Fully market rate rental housing should also be able to convert to homeownership units under this standard. Traditionally, these types of conversions resulted in family sized apartments available at reasonable pricing. Making this change would not impact rent stabilized housing but certainly would increase for-sale housing stock for prospective homeowners wishing to make New York City home.

New York State Court Data shows that over 80% of eviction filings are for nonpayment. In New York City 71% of eviction filings are in rent stabilized housing, per Furman and New York Housing Conference analysis.

REBNY strongly supports policy tools that will address rent burden, help people pay the rent, and maintain quality housing. These tools include a Statewide Right to Counsel (S2721/A1493), fully staffing housing court to get tenants enrolled in existing programs, and filling gaps in the existing voucher programs to keep families stably housed with the adoption of the Housing Access Voucher Program (HAVP)(S568/A4021) a permanent, statewide Section 8-like rental assistance program. Direct rental assistance is a proven cost-effective method of ensuring people can stay in their homes and access new ones if so preferred. Enabling additional and more effective use of rental assistance, especially in high-amenity areas, will expand housing choice for New Yorkers across neighborhoods.

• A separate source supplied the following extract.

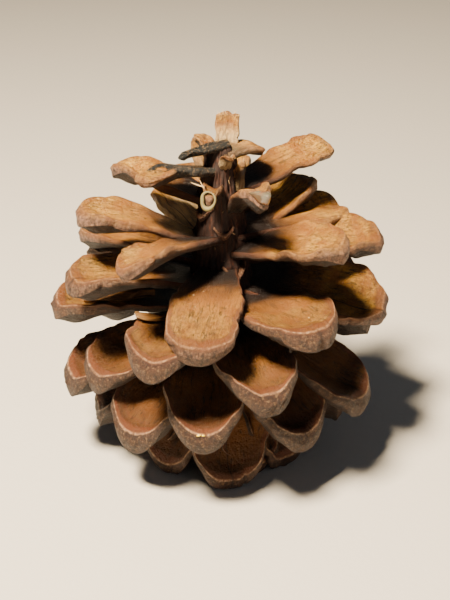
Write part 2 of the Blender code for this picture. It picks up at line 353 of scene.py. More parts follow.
def soft_least(a, b, blend):
    """The lesser of two distances, with the corner between them rounded."""
    return -blend * np.log(np.exp(-a / blend) + np.exp(-b / blend))


class Scale:
    """One seed scale: where it stands, which way it points, and its form."""

    def __init__(self, number):
        lean = SPRUNG.get(number, Lean())
        self.number = number
        self.look = LOOKS.get(number, Look())
        self.angle = math.radians(FRONT_ANGLE + TURN * (number - FRONT_SCALE))
        self.yaw = math.radians(lean.yaw)
        self.pitch = math.radians(float(along(PITCH, number)) + lean.pitch)
        self.roll = math.radians(lean.roll)
        self.radius = float(along(AXIS_RADIUS, number))
        self.height = float(along(ROOT_HEIGHT, number)) + lean.rise
        heading = self.angle + self.yaw
        self.root = np.array(
            (
                AXIS_X + self.radius * math.sin(self.angle),
                AXIS_Y - self.radius * math.cos(self.angle),
                self.height,
            )
        )
        self.outward = np.array(
            (
                math.sin(heading) * math.cos(self.pitch),
                -math.cos(heading) * math.cos(self.pitch),
                math.sin(self.pitch),
            )
        )
        level = np.array((math.cos(heading), math.sin(heading), 0))
        upright = np.cross(self.outward, level)
        self.across = level * math.cos(self.roll) + upright * math.sin(self.roll)
        self.normal = np.cross(self.outward, self.across)
        self.length = float(along(LENGTH, number)) * lean.length
        self.width = float(along(WIDTH, number)) * lean.width
        self.end_depth = float(along(END_DEPTH, number)) * min(lean.width, 1) * lean.depth
        self.cup = float(along(CUP, number)) * lean.cup
        self.bowl = float(along(BOWL, number)) * lean.cup
        self.end_reach = float(along(END_REACH, number))
        self.arch = lean.arch
        self.rounding = lean.rounding
        self.end_width = lean.end_width
        draw = random.Random(number)
        self.wave_phase = draw.uniform(0, 2 * math.pi)
        self.left_lift = draw.uniform(-WAVE, WAVE)
        self.right_lift = draw.uniform(-WAVE, WAVE)

    def half_width(self, t):
        """Half the blade's width at a share t of its length."""
        inner = ROOT_WIDTH_SHARE + (1 - ROOT_WIDTH_SHARE) * eased(-0.1, BROADEST_AT, t)
        outer = 1 - (1 - self.end_width) * (np.maximum(t - BROADEST_AT, 0) / (1 - BROADEST_AT)) ** 2
        return np.where(t < BROADEST_AT, inner, outer) * self.width / 2

    def depth(self, s, t):
        """How deep the blade is, less so at its edges."""
        middle = BLADE_DEPTH + (self.end_depth - BLADE_DEPTH) * eased(DEEPENS_FROM, DEEPENS_TO, t)
        return middle * (1 - (1 - EDGE_DEPTH_SHARE) * s * s * eased(0.4, 0.9, t))

    def local(self, s, t):
        """Across, out and up of points of the plain upper face: s runs -1 to 1 across, t 0 to 1 out."""
        out = t * self.length * (1 - self.rounding * np.abs(s * t) ** 3) - ROOT_SINK * (1 - t)
        lift = np.where(s > 0, self.right_lift, self.left_lift)
        up = (self.cup + lift) * s * s * eased(0.1, 0.8, t)
        up = up + self.arch * 4 * t * (1 - t)
        up = up - self.bowl * (1 - s * s) * eased(0.3, 0.8, t) * (1 - eased(0.85, 1, t))
        up = up + WAVE * 0.5 * np.sin(7 * t + self.wave_phase) * s * t
        return s * self.half_width(t), out, up

    def place(self, across, out, up):
        """Points in the object's frame from distances along the blade's own three directions."""
        sides = (across, self.across), (out, self.outward), (up, self.normal)
        return self.root + sum(np.asarray(size)[..., None] * direction for size, direction in sides)

    def rim_distance(self, s, t):
        """How far in from the rim a point of the upper face is, with the sides counted as nearer."""
        from_tip = (1 - t) * self.length
        from_side = (1 - np.abs(s)) * self.half_width(t) * (1.6 + 7 * (1 - eased(0.4, 0.75, t)))
        return np.maximum(soft_least(from_tip, from_side, 0.35), 0)

    def surface(self, s, t, q):
        """Across, out and up of points of the finished blade: q is 0 on top and 1 on the underside."""
        draw = random.Random(1000 + self.number)
        across, out, up = self.local(s, t)
        depth = self.depth(s, t)
        small = min(1, self.length / 12)
        keel = np.where(q < RIDGE_DROP, q / RIDGE_DROP, (1 - q) / (1 - RIDGE_DROP))
        at_end = eased(0.92, 1, t)
        rim = self.rim_distance(s, t)
        walls = np.sin(math.pi * q)

        # The rim bevels down, and the face inside it is wrinkled, creased and folded
        up = up - BEVEL_DROP * small * (1 - q) * (1 - eased(0, BAND_WIDTH, rim)) * eased(0.3, 0.6, t)
        on_top = (1 - q) * eased(0.15, 0.5, t)
        up = up + WRINKLE * small * ripple(draw, across, out, 6) * on_top
        folds = np.abs(ripple(draw, across, out, 11, 3)) * eased(0.3, 0.8, t)
        up = up + self.look.fold * (folds - 0.6)
        middle = np.exp(-((across / 0.5) ** 2)) * eased(0.2, 0.5, t) * (1 - eased(0.84, 0.94, t))
        up = up - CREASE_DEPTH * middle * (1 - q)

        # The end face has a ridge across it, a small worn knob and a rough skin
        out = out + q * self.end_reach * eased(0.8, 1, t)
        out = out + RIDGE_OUT * (1 - 0.5 * s * s) * keel**0.9 * at_end
        from_umbo = (across**2 + ((q - RIDGE_DROP) * depth) ** 2) / UMBO_RADIUS**2
        out = out + UMBO_HEIGHT * small * np.exp(-from_umbo) * at_end
        out = out + END_ROUGHNESS * ripple(draw, across, q * depth * 1.5, 1.7) * walls * at_end
        across = across + EDGE_BULGE * np.sign(s) * np.abs(s) ** 8 * walls

        # The underside is fibrous along its length
        fibres = ripple(draw, across * 4, out * 0.7, 6)
        up = up - q * depth - FIBRE_RELIEF * fibres * q * eased(0, 0.2, t) * (1 - at_end)

        # Edges wander, and are chipped here and there
        for side in (-1, 1):
            near = np.clip(s * side, 0, 1) ** 4 * eased(0.05, 0.3, t)
            wander = EDGE_WAVE * small * ripple(draw, out, 0, 4, 4)
            for _ in range(draw.choice((0, 1, 1, 2, 3))):
                centre = draw.uniform(0.4, 0.92) * self.length
                spread = draw.uniform(0.35, 0.8)
                bite = draw.uniform(0.2, 0.55) * small
                wander = wander - bite * np.exp(-(((out - centre) / spread) ** 2))
            across = across + side * near * wander
        tip_wander = EDGE_WAVE * small * ripple(draw, across, 0, 5, 4)
        for _ in range(draw.choice((0, 0, 1, 1, 2))):
            centre = draw.uniform(-0.8, 0.8) * self.width / 2
            spread = draw.uniform(0.3, 0.7)
            bite = draw.uniform(0.15, 0.4) * small
            tip_wander = tip_wander - bite * np.exp(-(((across - centre) / spread) ** 2))
        out = out + tip_wander * t**10
        return across, out, up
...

In conclusion, REBNY commends Governor Hochul for putting forward policies to address the lack of affordable housing in New York City and maximize the public benefit derived from new City-financed housing development. To effectively tackle this crisis and develop lasting solutions, we must adopt a comprehensive approach that fosters collaboration amongst the city, state, and private sector. Thank you for the opportunity to comment on these issues raised in the Executive Budget.